Turbulence generation by unresolved orography

Slope flows, resulting from the interplay between buoyancy and gravitational forces, are well-known to govern a plethora of local weather phenomena. In particular, orographic features and the associated surface roughness can induce turbulent mixing in the planetary boundary layer. While orographic drag models have been proposed to understand the effects of turbulence and waves due to orography, numerical simulations locally rely on closures based on the Monin-Obukhov Similarity Theory. The validity of these models and their interaction regarding turbulence production due to orography at unresolved scales is questionable.
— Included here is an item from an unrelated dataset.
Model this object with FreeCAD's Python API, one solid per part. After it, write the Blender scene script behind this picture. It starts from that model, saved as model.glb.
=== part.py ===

We study the turbulence generation by small-scale orography under the influence of stable stratification and weak mixing. To bypass the common complications with surface modeling, we use direct numerical simulation featuring a shallow valley to study the problem at a reduced scale. To imitate the intricate boundary conditions, an Immersed Boundary Method is used that features fully resolved three-dimensional roughness elements in the form of a local valley. However, modeling such flows also poses challenges due to the numerous parameters governing the triggering of turbulence. In this presentation, we introduce a scaling framework orographic for the problem and a viable numerical set-up along with the first results from preliminary studies at intermediate scale separation.

* This work is funded by the ERC Starting Grant ”Turbulence-Resolving Approaches of the Intermittently Turbulent Atmospheric Boundary Layer [trainABL]” of the European Research Council (funding ID 851347).